Estudaram em bons colégios e reuniram condições de passar na peneira de concorridíssimos
vestibulares para ingressarem em universidades públicas, financiada com
dinheiro público, entre os quais os impostos daqueles que não reuniriam as
condições de cursá-las. O perfil social?
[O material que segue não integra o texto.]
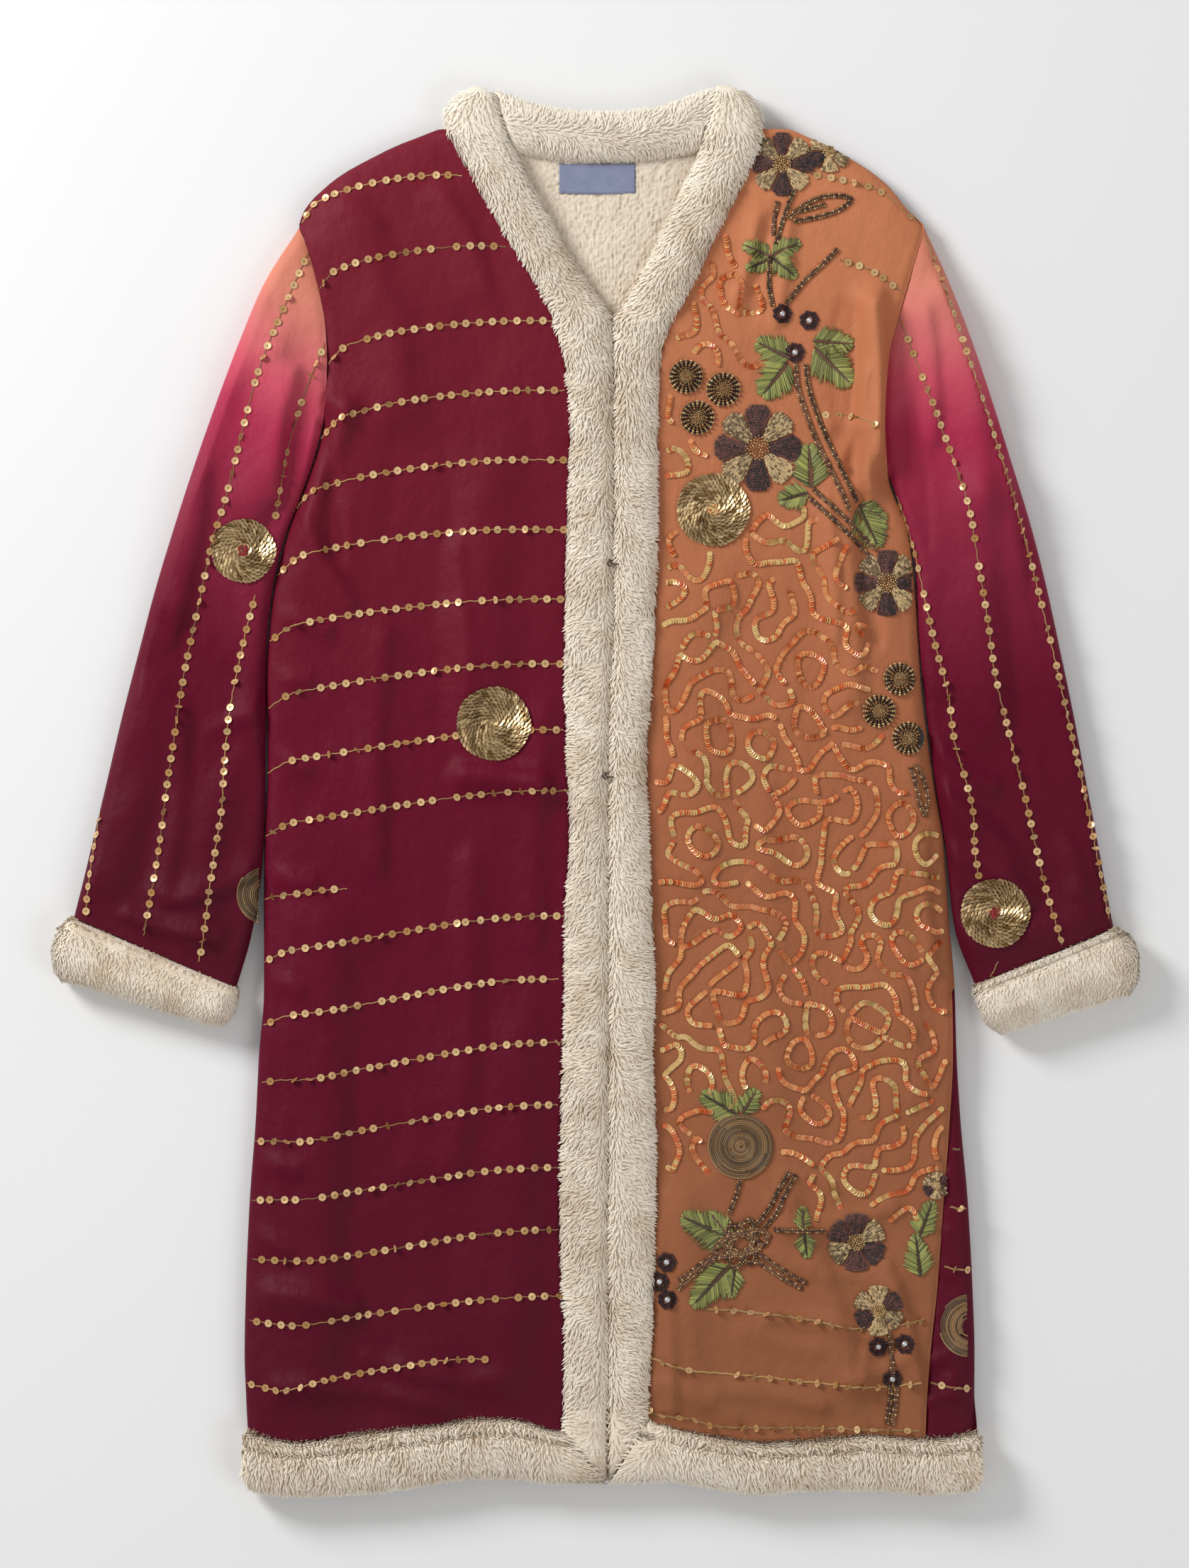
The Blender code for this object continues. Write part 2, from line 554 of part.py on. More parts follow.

Notadamente a classe média alta
tradicional.
Esse
“ranço” era mais do que previsível no contexto de um país com as nossas
características e, se desejam acrescentar, o célere processo de privatização da
medicina brasileira, onde os hospitais públicos estão sendo geridos por
organizações da iniciativa privada, e estão se formando verdadeiros cartéis de
planos de saúde, cujos atendimentos – para aqueles que podem custeá-los – vai tudo
bem até suas necessidades não ultrapassarem os rotineiros exames de fezes periódicos.
Por essas épocas, os laboroatórios especializados ficam aborrotados de vendedoras de "perfumes". Nunca vi tantas sacolas de produtos da Natura ou da Avon.Na Ilha do Leite, um dos maiores pólos médicos do país, a grande maioria dos
leitos de UTI’s, podem pesquisar, estão sendo ocupados em função de liminares
concedidas pela Justiça. Nas favelas que circundam o bairro, certa vez, um cidadão precisou transportar sua esposa, que sofrera um enfarto, através de um carrinho de mão, até o Hospital da Restauração. A senhora faleceu. Eis aqui um ato de "vandalismo".
Essa
urticária da elite não se restringe apenas aos médicos cubanos que estão chegando
para atuarem no Brasil. O ódio também é destilado aos programas como Bolsa
Família, o programa de cotas de ingresso nas universidades, a PEC das
empregadas domésticas, assim como todas as políticas públicas que se propõem a
atender as demandas do andar de baixo. O Bolsa Família transformou-se no maior
e melhor programa de transferência de renda do mundo. Estudos irrefutáveis,
realizados por pesquisadores idôneos, contribuem para debelar todos os esteriótipos
dirigidos ao programa. Nos últimos anos, por exemplo, 1,6 milhões de pessoas
saírem espontaneamente do programa. Agora, por ocasião da grande estiagem no
Nordeste, como lembrou o jornalista Bob Fernandes, sobretudo em razão do
programa, não foram verificados problemas de saques na região.
As
cotas e o Prouni foram responsáveis pelo maior ingresso de jovens de estratos
sociais desfavorecidos, entre 18 e 22 anos, no ensino superior nos últimos
anos, desmistificando tudo que se afirmava a respeito. O Brasil possui 700
municípios onde não existe sequer um único médico. Prioritariamente, é para lá que
irão os médicos cubanos, formados numa educação socialista, ou seja, onde se aprende
para contribuir socialmente com a melhoria da qualidade de vida da população. A
lógica do capital é bem diferente. Essas localidades ficam, por razões
históricas já elencadas no início do texto, em regiões como a Norte e o
Nordeste e no Vale do Jequitinhonha, um bolsão de miséria nos grotões do país,
que essas patricinhas talvez nem sequer tenham ouvido falar.
Aliás,
senhor Aloízio Mercadante, precisamos mudar urgentemente o desenho curricular
dos nossos cursos de medicina. Em entrevista concedida a um determinado blog, a
principal liderança envolvida nas hostilidades contra os médicos cubanos, em Fortaleza,
afirmou um monte de bobagens que, na realidade, não depõe apenas contra o seu
preconceito latente, mas, igualmente, evidencia sua precária formação
acadêmica, além da absuluta ausência de educação doméstica, como diria nossas avós.